[BEGIN]
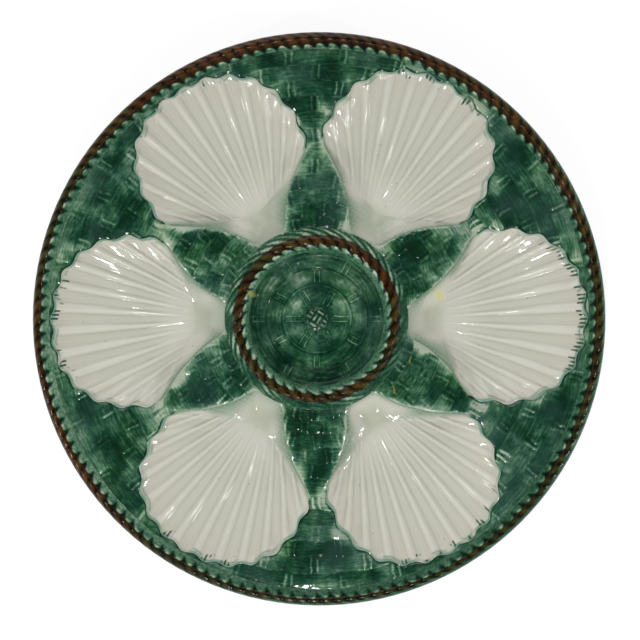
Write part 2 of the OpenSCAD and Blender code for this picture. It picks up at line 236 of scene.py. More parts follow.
@dataclass(frozen=True)
class Piece:
    """One finished surface: points in millimetres, faces, and a value of each field at each point."""

    name: str
    points: Array
    faces: list
    fields: dict

    @classmethod
    def capped(cls, name: str, grid: Array, fields: dict) -> "Piece":
        """Closes rows carried round, whose first and last row are one point each.

        Args:
            name: Name of the piece.
            grid: Points (rows, columns, 3), from the upper pole out and back to the lower one.
            fields: Values at the same points.

        Returns:
            The piece.
        """
        rows, columns = grid.shape[0] - 2, grid.shape[1]
        number = 1 + np.arange(rows * columns).reshape(rows, columns)
        after = np.roll(number, -1, 1)
        quads = np.stack([number[:-1], number[1:], after[1:], after[:-1]], -1).reshape(-1, 4)
        top = np.stack([0 * number[0], number[0], after[0]], -1)
        bottom = np.stack([number[-1], 0 * number[0] + number.size + 1, after[-1]], -1)

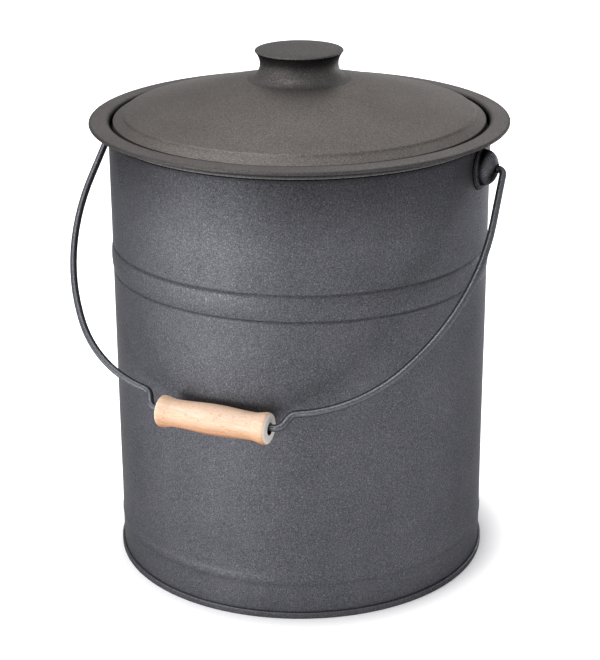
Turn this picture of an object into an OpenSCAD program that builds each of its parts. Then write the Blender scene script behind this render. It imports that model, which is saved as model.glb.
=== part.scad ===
// Lidded ash bucket in coated sheet steel, with a wire bail and a turned wooden grip.
// The origin is the centre of the base on the floor, +Z runs up the bucket's axis,
// the bail's pivot lies along X, and the bail hangs down at -Y with its grip against the wall.

/* [Body] */
// Outside diameter of the rolled wall
body_d = 291; // [250:1:330]
// Height from the floor to the rim's outer edge
rim_h = 352.4; // [300:0.2:420]
// Thickness of the wall's sheet
wall_t = 1; // [0.8:0.1:1.4]
// Distance from the rim down to the middle of the wide bead
bead_drop = 104.8; // [80:0.2:140]
// Height of the wide bead
bead_h = 20; // [14:1:28]
// How far the wide bead stands out
bead_out = 1; // [0.6:0.1:1.5]
// Height of the crease that the roller leaves above and below the wide bead
crease_h = 3; // [2:0.2:4]
// Depth of that crease
crease_in = 0.5; // [0.3:0.1:0.7]
// Height of the small bead that locks the inner bottom
lock_bead_h = 8; // [6:0.5:12]
// How far the small bead stands out
lock_bead_out = 0.5; // [0.3:0.1:0.8]
// Width of the upright lock seam
seam_w = 7; // [5:0.5:10]
// How far the lock seam stands out
seam_out = 1.2; // [0.8:0.1:1.6]
// Where the lock seam is, turned from +X towards +Y in degrees
seam_turn = 125; // [115:1:150]

/* [Base] */
// Height of the double seam at the foot
chime_h = 5; // [4:0.5:8]
// How far the double seam stands out from the wall
chime_out = 1.9; // [1.7:0.1:2.6]
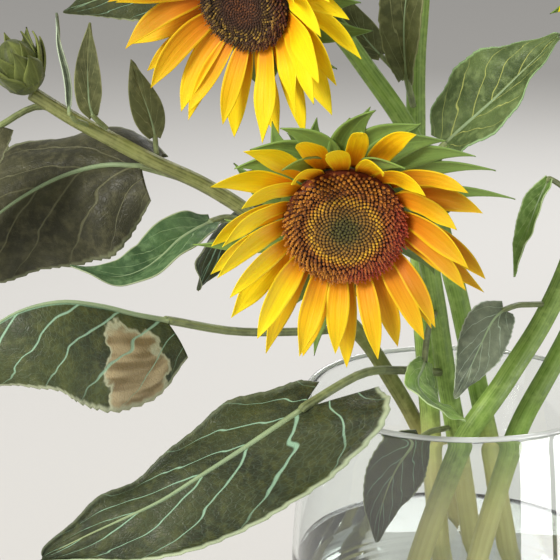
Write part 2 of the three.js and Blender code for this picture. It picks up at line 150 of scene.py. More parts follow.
# %% Add, choose and join
def choose(*pieces):
    bpy.ops.object.select_all(action="DESELECT")
    for piece in pieces:
        piece.select_set(True)
    bpy.context.view_layer.objects.active = pieces[0]


def added(operator, name, location=(0, 0, 0), **settings):
    """A primitive, added with nothing else selected."""
    bpy.ops.object.select_all(action="DESELECT")
    operator(location=location, **settings)
    piece = bpy.context.object
    piece.name = piece.data.name = name
    return piece


def built(name, points, edges, faces):
    """A piece made from lists of its points, edges and faces."""
    mesh = bpy.data.meshes.new(name)
    mesh.from_pydata(points, edges, faces)
    piece = bpy.data.objects.new(name, mesh)
    bpy.context.scene.collection.objects.link(piece)
    return piece


def join(pieces, name):
    choose(*pieces)
    if len(pieces) > 1:
        bpy.ops.object.join()
    pieces[0].name = pieces[0].data.name = name
    return pieces[0]


def use(piece, kind, **settings):
    """Adds a modifier with its settings and applies it."""
    choose(piece)
    modifier = piece.modifiers.new(kind.title(), kind)
    for key, value in settings.items():
        setattr(modifier, key, value)
    bpy.ops.object.modifier_apply(modifier=modifier.name)


def copy_of(blank, name):
    copy = blank.copy()
    copy.data = blank.data.copy()
    copy.name = copy.data.name = name
    bpy.context.scene.collection.objects.link(copy)
    return copy


# %% [markdown]
# ## Telling the frame about a piece
# The stalks only stand in the vase, so the whole bouquet is one body, and every piece rides on it. A finished
# piece also hides the plain nodes of the frame that it stands for.


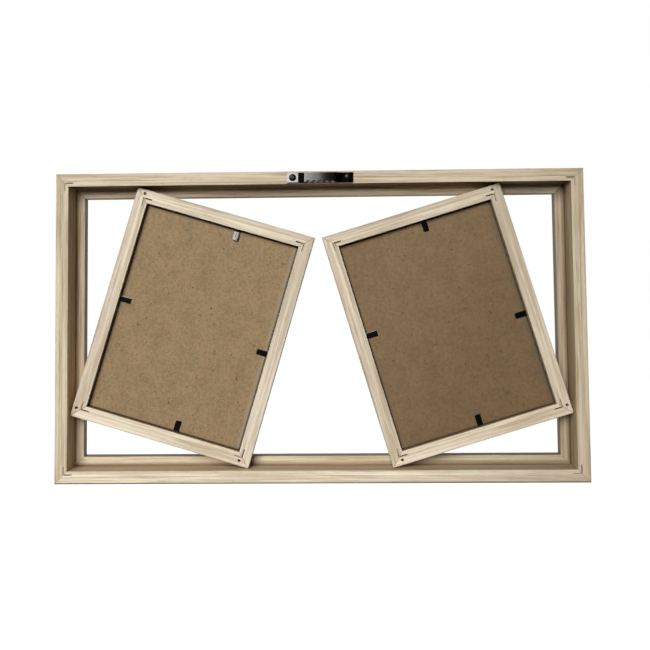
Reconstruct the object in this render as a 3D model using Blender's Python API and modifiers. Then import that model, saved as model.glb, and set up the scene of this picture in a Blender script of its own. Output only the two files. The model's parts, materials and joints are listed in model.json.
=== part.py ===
# A wide box frame seen from its back: two upright picture frames lean apart inside it.
# Metres, +Z up, +X to the viewer's right, back of the frame towards -Y.
# The origin is the middle of the bottom face, which the frame can stand on.

import math

import bmesh
import bpy
from mathutils import Matrix, Vector

# Fits shared by all pieces
touch_gap = 0.0003       # between two pieces that touch
cut_overrun = 0.002      # how far a cutter runs past the face that it opens
arc_steps = 4            # segments in a rounded corner of an outline
turn_steps = 20          # segments round a turned piece

# The picture in each inner frame
picture_width = 0.1524
picture_height = 0.2032
picture_play = 0.0008    # free on every side of the picture
pane_thickness = 0.0020
card_thickness = 0.0006
board_thickness = 0.0030

# Inner frame moulding
inner_face = 0.0126      # back face, from the outer edge to the rabbet
inner_depth = 0.0175
inner_lip_width = 0.0050
inner_lip_depth = 0.0045
inner_round = 0.0008

# How the inner frames stand in the box
lean_degrees = 16.6
corner_parting = 0.0070  # between their two free corners

# Outer frame moulding
rim_width = 0.0122
rim_depth = 0.0340
lip_width = 0.0096
lip_depth = 0.0085
rim_round = 0.0012

# Corner nails, thin angles pressed in across each mitre
corner_nail_leg = 0.0080
corner_nail_sheet = 0.0005
corner_nail_depth = 0.0070
corner_nail_sink = 0.0003
inner_corner_nail_inset = 0.0083
outer_corner_nail_inset = 0.0086

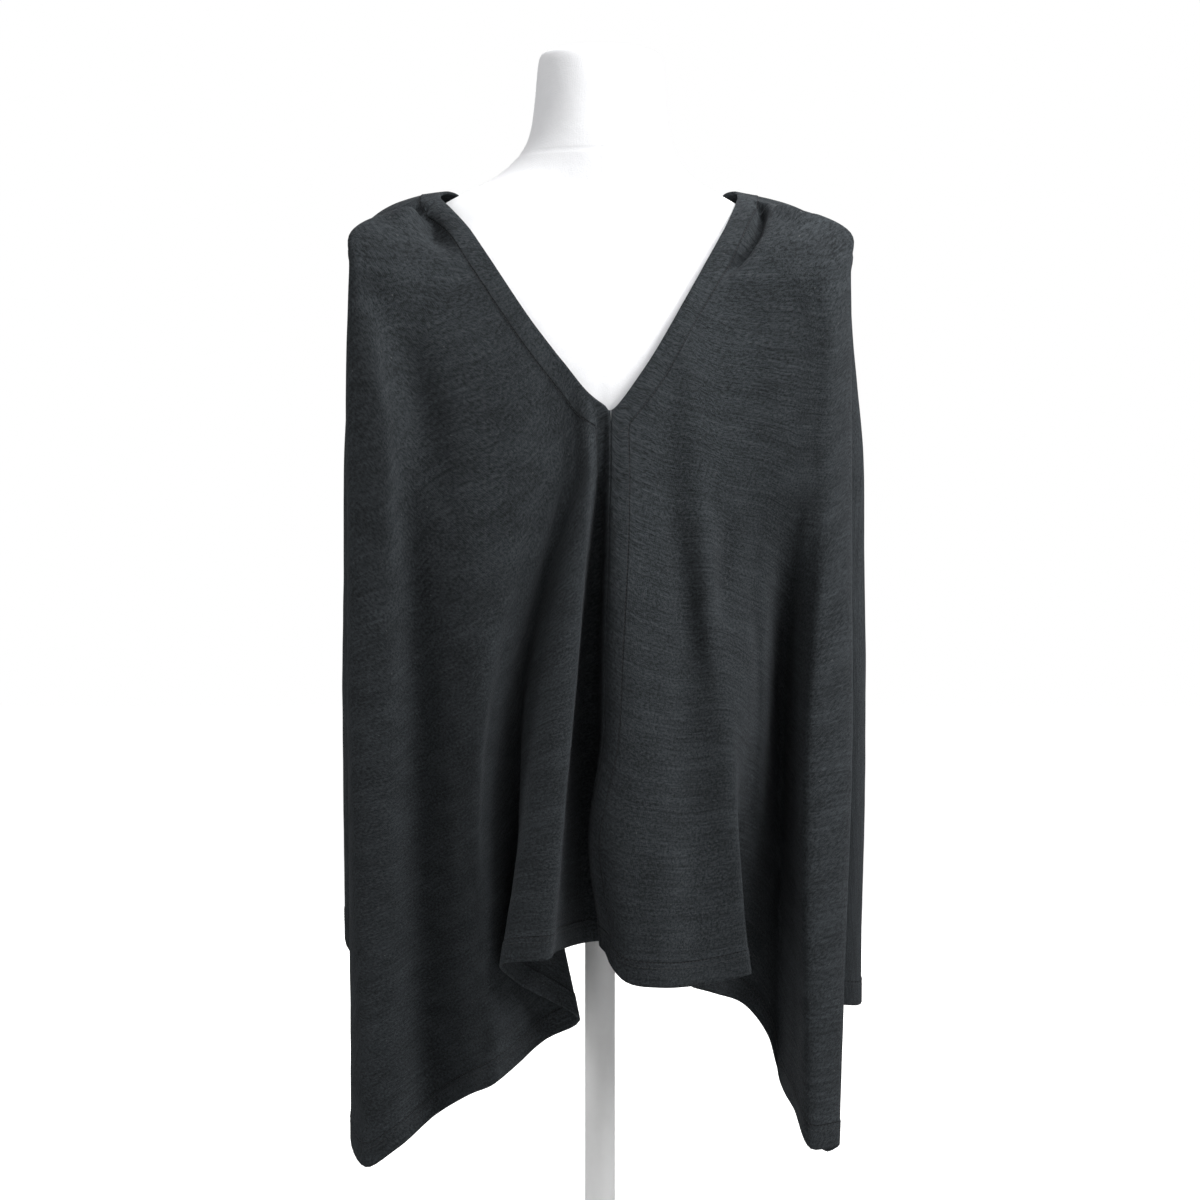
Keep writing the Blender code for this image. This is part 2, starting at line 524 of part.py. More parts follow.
def stand_base(finish):
    """A flat round base with a collar for the pole."""
    bore = POLE_RADIUS + POLE_CLEARANCE
    top = BASE_THICKNESS + COLLAR_HEIGHT
    profile = (
        (BASE_RADIUS - BASE_EDGE, 0.0),
        (BASE_RADIUS, BASE_EDGE),
        (BASE_RADIUS, BASE_THICKNESS - BASE_EDGE),
        (BASE_RADIUS - BASE_EDGE, BASE_THICKNESS),
        (COLLAR_RADIUS, BASE_THICKNESS),
        (COLLAR_RADIUS, top - COLLAR_EDGE),
        (COLLAR_RADIUS - COLLAR_EDGE, top),
        (bore, top),
        (bore, BASE_THICKNESS),
    )
    rings = [circle_ring(radius, height, ROUND_SEGMENTS) for radius, height in profile]
    loft("stand_base", rings, 0.0, BASE_THICKNESS, finish)


def main():
    """Builds the poncho, the form and its stand."""
    clear_scene()
    knit = material("charcoal_knit", (0.030, 0.032, 0.036), 0.92)
    cover = material("white_jersey_cover", (0.84, 0.84, 0.87), 0.85)
    coating = material("white_stand", (0.80, 0.80, 0.80), 0.45)
    poncho(knit)
    dress_form(cover)
    stand_pole(coating)
    stand_base(coating)


main()
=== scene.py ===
"""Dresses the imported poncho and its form: fine cloth on the fold lines, knit, stitching, jersey and a studio.

Metres, +Z up, the front faces -Y, as in the frame. Left and right are as seen from the front.
"""

import logging
import math
from dataclasses import dataclass
from enum import Enum, IntEnum
from typing import Any, ClassVar, NamedTuple

import bpy
import numpy as np
from bpy.types import Material, Node, NodeOutputs, NodeSocket, NodeTree, Object
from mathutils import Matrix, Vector, noise


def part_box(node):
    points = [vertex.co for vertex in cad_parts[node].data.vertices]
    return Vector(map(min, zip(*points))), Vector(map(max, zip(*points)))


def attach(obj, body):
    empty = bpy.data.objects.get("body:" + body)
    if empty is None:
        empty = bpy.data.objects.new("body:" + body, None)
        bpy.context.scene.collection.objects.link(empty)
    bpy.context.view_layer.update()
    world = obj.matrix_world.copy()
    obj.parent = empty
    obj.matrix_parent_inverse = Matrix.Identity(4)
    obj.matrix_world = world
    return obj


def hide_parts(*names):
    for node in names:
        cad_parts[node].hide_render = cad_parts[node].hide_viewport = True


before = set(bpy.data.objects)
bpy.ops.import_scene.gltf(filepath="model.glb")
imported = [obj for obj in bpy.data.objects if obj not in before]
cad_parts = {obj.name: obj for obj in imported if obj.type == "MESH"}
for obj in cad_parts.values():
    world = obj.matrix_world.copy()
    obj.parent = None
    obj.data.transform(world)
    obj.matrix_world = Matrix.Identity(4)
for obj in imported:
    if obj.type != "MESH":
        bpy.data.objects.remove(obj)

LOG = logging.getLogger("poncho")
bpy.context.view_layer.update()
BODY = "root"
TINY = 1e-9  # keeps a length from being divided by nothing


class Side(Enum):
    """One of the two panels, as seen from the front."""

    LEFT = "left"
    RIGHT = "right"


class Face(Enum):
    """The side that a crease is drawn on: (its two axes, depth axis, sign of the outward direction)."""

    FRONT = ((0, 2), 1, -1)
    BACK = ((0, 2), 1, 1)
    LEFT = ((1, 2), 0, -1)
    RIGHT = ((1, 2), 0, 1)
    TOP = ((0, 1), 2, 1)


# ---------------------------------------------------------------------------------------------
# the fold lines and creases of the cloth, finer than those of its solids
# ---------------------------------------------------------------------------------------------


class NeckPoint(NamedTuple):
    """A point of the neck edge, at a share of its way from the front point to the back point."""

    share: float
    height: float
    depth: float
    left: float
    right: float


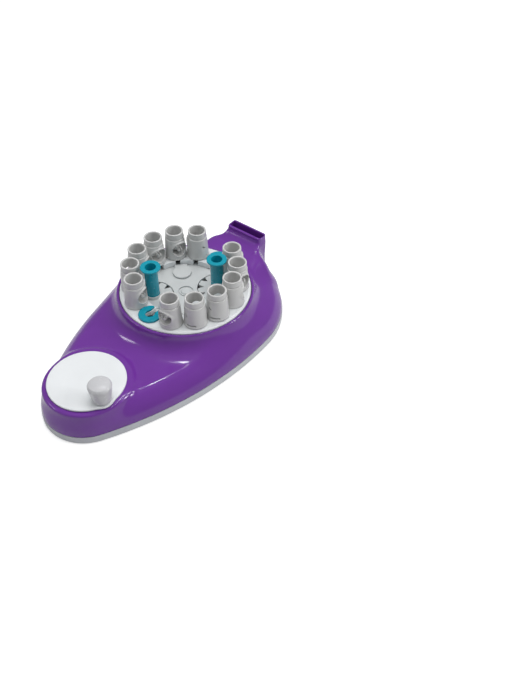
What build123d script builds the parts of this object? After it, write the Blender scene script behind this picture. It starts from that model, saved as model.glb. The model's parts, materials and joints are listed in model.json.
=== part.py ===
from build123d import *
import math
import os

# A hand-cranked braiding machine: a teardrop case, a carousel of twelve swivelling spool towers
# round two peg-topped star wheels, and a crank that turns them all through one idler gear.
# Millimetres. The layout is drawn with the carousel axis at X = 0, the crank at -X and the mast
# socket at +X, and everything is moved to the centre of the footprint when it is written.

# ---- driving dimensions: case outline ------------------------------------------------------
wide_x = 22.0            # centre of the wide end's arc
wide_r = 82.5
narrow_x = -139.0        # centre of the narrow end's arc
narrow_r = 42.2
side_r = 340.0           # long, slightly bowed flank between the two
foot_h = 0.8             # rubber feet stand this far out
seam_z = 8.0             # white tray below, coloured shell above
shoulder_h = 22.0        # seam to the flat top between crank and carousel
shoulder_run = 18.0      # how far in from the outline that top begins
shell_t = 2.4
tray_t = 2.4
lip_h = 3.0              # tray lip inside the shell
lip_t = 1.4
lip_lean = 0.8           # room for the shell wall's lean above the seam
fit_gap = 0.15           # between parts that nest
run_gap = 0.3            # between parts that move past each other
bearing_gap = 0.05       # radial play of a shaft in its hole

# ---- driving dimensions: carousel ----------------------------------------------------------
seat_count = 14
empty_seats = (2, 9)     # these two carry a hook instead of a tower
tower_peg_gap = 0.45     # between a tower's collar and a peg's flange as they pass
rim_z = 48.0             # top of the shell's round rim
rim_r = 64.2
plate_r = 63.7
plate_z = 49.5           # the surface that the towers stand on
plate_t = 4.0
well_gap = 0.5           # between the star wheels' peg sockets and the well wall
well_wall_t = 1.6
floor_z = 43.5           # top of the fixed centre plate
floor_t = 2.7
floor_r = 45.0
drum_r = 53.3            # inside of the wall below the carousel plate
drum_t = 2.0
rim_drop = 23.0          # height of the coved wall below the round rim
rim_flare = 8.8

# ---- driving dimensions: gears -------------------------------------------------------------
outer_module = 2.0
outer_teeth = 58
idler_teeth = 28
crank_teeth = 22
inner_module = 1.75
inner_teeth = 56
star_teeth = 20
backlash = 0.45
pressure_deg = 20.0
gear_z = 16.0
gear_h = 8.0
gear_side_gap = 0.5      # the thinner gears sit this far inside the ring gear's height

# ---- driving dimensions: star wheels and pegs ----------------------------------------------
star_deg = -42.0         # direction of the first star wheel, the other is opposite
star_r = 19.5
star_t = 3.0
star_notches = 10
notch_depth = 4.6
notch_half_deg = 9.5
star_phase_deg = (15.0, 28.0)
peg_top_z = 79.4
peg_r = 6.6
peg_bore_r = 5.3
peg_bore_depth = 9.0
flange_r = 9.7
flange_t = 1.7
socket_ring_r = 7.6
socket_ring_h = 3.4
hub_r = 5.6
axle_r = 2.5

# ---- driving dimensions: towers ------------------------------------------------------------
tower_h = 30.2
tower_base_r = 11.1
tower_base_t = 1.9
tower_waist_r = 9.3      # just under the collar
collar_r = 9.05
collar_h = 6.8
collar_step = 0.7
bore_r = 6.6
pocket_r = 6.6           # round side pocket for a spool
pocket_z = 10.2
pocket_back = 6.0
lip_out = 1.3
swing_r = 11.1           # nothing on a tower reaches past this
stem_r = 4.0
stem_len = 4.3
arbor_cone_r = 4.7
arbor_r = 2.3
arbor_tip_r = 2.9
arbor_slit = 0.9
# Each tower is left turned its own way; the direction that its spool pocket faces, by seat.
tower_yaw_deg = {0: -74.0, 1: -40.0, 3: 70.0, 4: -78.0, 5: -128.0, 6: -100.0,
                 7: 100.0, 8: -112.0, 10: 150.0, 11: -24.0, 12: -10.0, 13: -44.0}

# ---- driving dimensions: hooks, tongues, hub -----------------------------------------------
hook_r = 11.0
hook_t = 2.4
hook_hole_r = 4.2
hook_gap = 6.0
hook_pin_r = 1.2
tongue_r = 9.3
tongue_neck = 12.6
tongue_t = 2.2
tongue_at_r = 27.5
hub_cap_r = 6.0
column_r = 9.0
post_r = 4.0

# ---- driving dimensions: crank -------------------------------------------------------------
crank_z = 35.0
crank_r = 35.6
crank_t = 2.2
crank_dish = 0.9
crank_hub_r = 9.0
crank_hub_h = 4.0
bush_r = 9.6
bush_h = 3.0
shaft_r = 4.0
collar_gap = 0.6         # disc over the shell's round top
crank_seat_r = 38.0
knob_at_r = 28.0
knob_at_deg = -106.0
knob_base_r = 9.1
knob_top_r = 10.7
knob_h = 19.6
knob_dome = 1.0
knob_lobe_r = 9.9
knob_pin_r = 2.5

# ---- driving dimensions: mast socket -------------------------------------------------------
socket_top_z = 59.5
socket_w = 43.0          # across, along Y
socket_d = 12.8          # along X
socket_wall = 2.3
socket_rear_x = 103.4
socket_depth = 28.0

# ---- driving dimensions: chassis and fasteners ---------------------------------------------
chassis_z = 9.0
chassis_t = 3.0
chassis_r = 56.5
chassis_arm = 25.0       # half width of the arm that carries the idler and the crank
race_r = (48.5, 55.0)
post_at_r = 44.0         # inside the bearing race
post_foot_r = 4.5
screw_r = 1.5
screw_head_r = 2.8
screw_head_h = 1.8
foot_r = 7.0
foot_t = 2.0
boss_r = 4.2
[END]
### TASK DETAILS
Scan the entries above. Copy each line that has the string "picks".

### ANSWER FOR THE TASK
Write part 2 of the OpenSCAD and Blender code for this picture. It picks up at line 236 of scene.py. More parts follow.
Write part 2 of the three.js and Blender code for this picture. It picks up at line 150 of scene.py. More parts follow.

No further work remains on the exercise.